Gotta borrow a camera, possibly this week-end. I'll come back to this ticket then.

In the meantime I've posted a bit more stack trace (updated in the original comment for clarity). It seems things start to go south as the FAT addon wants to write to the syslog with dprintf(), which triggers a page fault, and then vm_page_fault() itself goes south in a dprintf() call of its own (!).

Also...

hrev44xxx panics exactly the same as this more recent partition here, so something is up with that FAT volume indeed, since I used to access it without trouble from both Haiku revs.

mounting an NTFS partition (the only other partition that is not BFS) works 100%, as well as reading from it. No other FAT partition to try out here.

I'm able to "continue" out of KDL, but then after a few seconds the system comes to a hard freeze (I needed to hold power button for 5 secs).

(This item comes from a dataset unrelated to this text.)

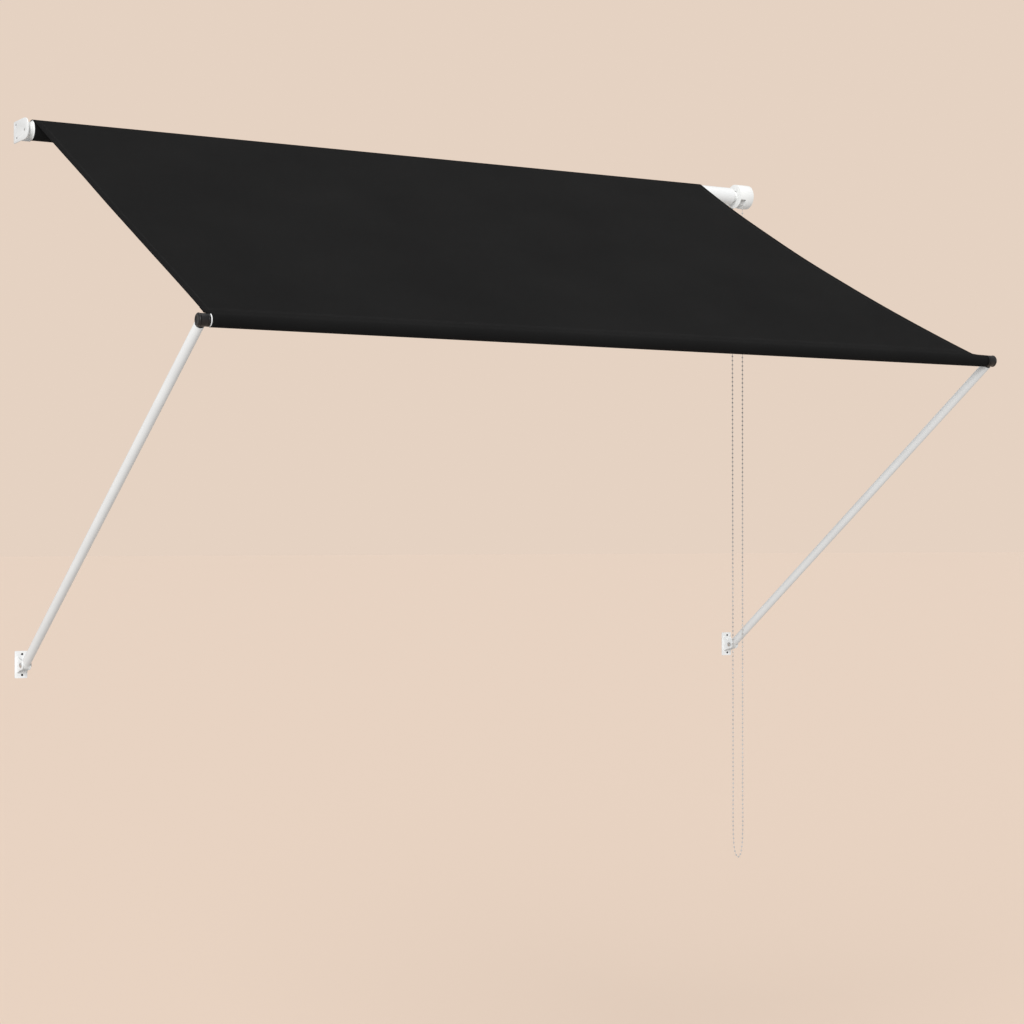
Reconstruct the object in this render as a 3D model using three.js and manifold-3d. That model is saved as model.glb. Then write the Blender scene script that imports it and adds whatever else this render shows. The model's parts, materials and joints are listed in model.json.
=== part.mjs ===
// Drop-arm canvas awning: a roller on two wall brackets, a canvas sheet, a front bar and two
// swinging arms on lower wall brackets, wound by a bead chain.
// Millimetres. X runs along the wall, -Y points away from the wall, +Z is up.
// The origin is on the wall, at the centre of the upper left bracket's back face.
import * as THREE from 'three';
import { mergeVertices } from 'three/addons/utils/BufferGeometryUtils.js';
import Module from 'manifold-3d';

const wasm = await Module();
wasm.setup();

// ---- driving dimensions ----
const SPAN = 2430;              // between the left and right arm planes
const GAP = 0.3;                // between pieces that touch
const ROLLER_OUT = 90;          // roller axis out of the wall
const ROLLER_R = 27;            // roller tube
const ROLLER_WALL = 1.5;
const WRAP_R = 28.5;            // roller with its last turns of canvas
const CANVAS = 0.8;             // canvas thickness
const CANVAS_LEFT = -3;         // canvas ends on the roller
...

Will hopefully return with more..

by ttcoder, 12 years ago

Attachment:	IMG_0344.JPG added

dprintf() locking a mutex that's already (?) locked

follow-up: 5 comment:4 by bonefish, 12 years ago

The main issue is not so much the double mutex lock. The reason for that is the invocation of dprintf() with an invalid string pointer, so a page fault happens, and the page fault code tries to print some debug output (via dprintf()), causing the double lock. The bug is in the fat module's _next_dirent_(). At a quick glance the filename variable that is passed points to a buffer that hasn't been initialized yet -- that happens later in the function when an entry has been found -- so it doesn't make any sense to print it. There's a dprintf() a few lines earlier with the same issue. What may make some sense to print are the information passed to the DPRINTF() in line 81.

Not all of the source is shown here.